MGM released a timeless movie in 1976, our Bi-Centennial: Network. “I’m as mad as hell, and I’m not going to take this anymore!” So ranted Howard Beale (gloriously played by Peter Finch).
As the world turns, voiceless investors continue to struggle with corporate governance and malfeasance. The trend is clearly toward shareholder activism. The Dodd-Frank Wall Street Reform and Consumer Protection Act of 2010, inspired by notables like Bernard Madoff, Marc Drier, Ken Lay et al have helped lay the groundwork for this trend. Activism is an inherent component of the American character.
Proxymonitor.org, launched by the Manhattan Institute, reported that shareholder proxy proposals have been gaining traction: proposals have more than doubled from 5.2 per cent in 2008 to 10.8 percent in 2009. Interestingly, huge labor unions are a significant force promoting shareholder activism. They need to know that their pension monies are being managed properly.
In Japan, as reported by Columbia University’s Business School in 2010, shareholder activism has soared in the past ten years. Jeremy Grant, London Business School, documents the surge of shareholder activism activity in Europe in 2008. Corporate governance is becoming more and more important for the individual and the institutional investor.

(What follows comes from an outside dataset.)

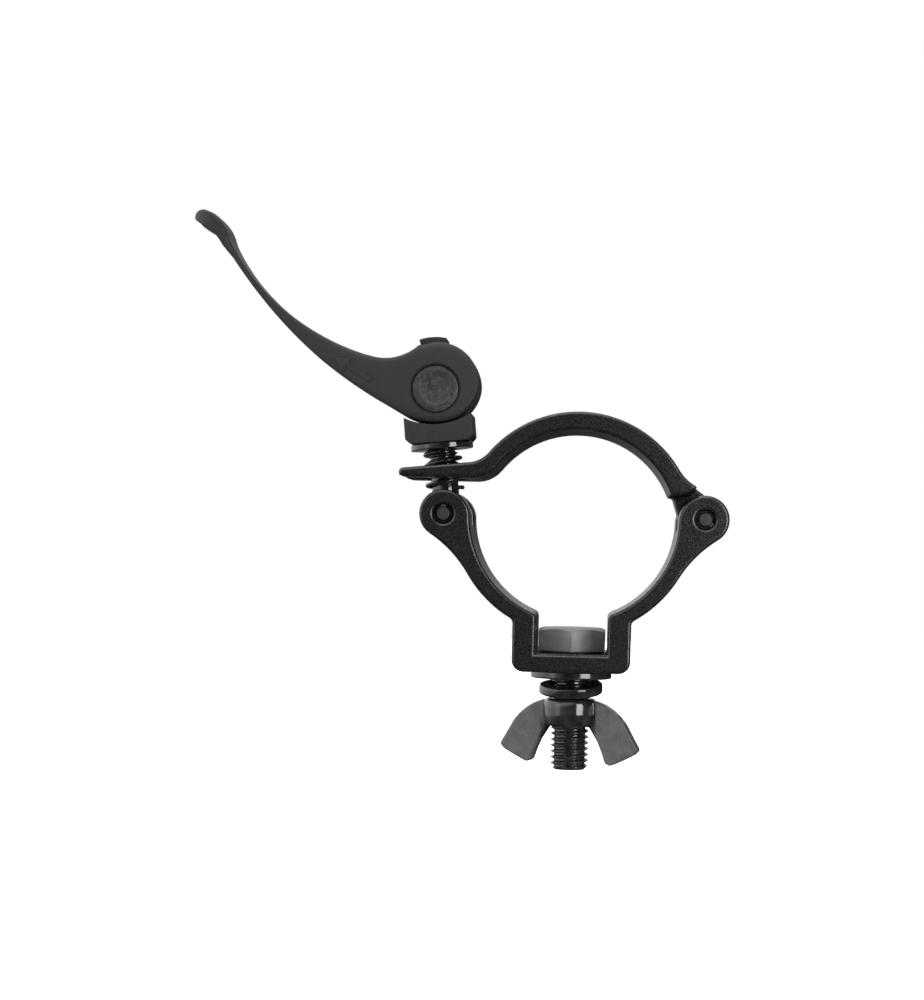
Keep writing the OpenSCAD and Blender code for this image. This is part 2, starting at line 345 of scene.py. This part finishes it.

The annual meeting/dog & pony show may be relegated to the archives. Shareholders want to see their investments preserved, they want to know that the companies they own are being well managed, and they want to be heard on a year-round basis. Shareholders are becoming empowered as they realize more and more deeply that they have rights and value. “Simple majority voting” is gaining momentum for equity stakeholders of many of the companies we co-own. Maintaining meaningful and proper investor relations programs are critical for corporate stability.
The Motley Fool went on record in 2007 and utilized the term The Golden Age of Activism. Shareholders are beginning to savor their role as voting owners of the companies they own.
Executives run businesses as a function of their skills, talents, qualifications, background and training, and track record. Shareholders should not fall into the trap of micro-management. Effective management is about balance, rationality, and creative problem solving.
Today Howard Beale might say: “We’re still as mad as hell, and we’re determined to take it to them!” Shareholders are a burgeoning powerhouse of talent and ‘people-power.’ Strength in numbers, rich life experience, and brain/heart power are all tools in the shareholder box.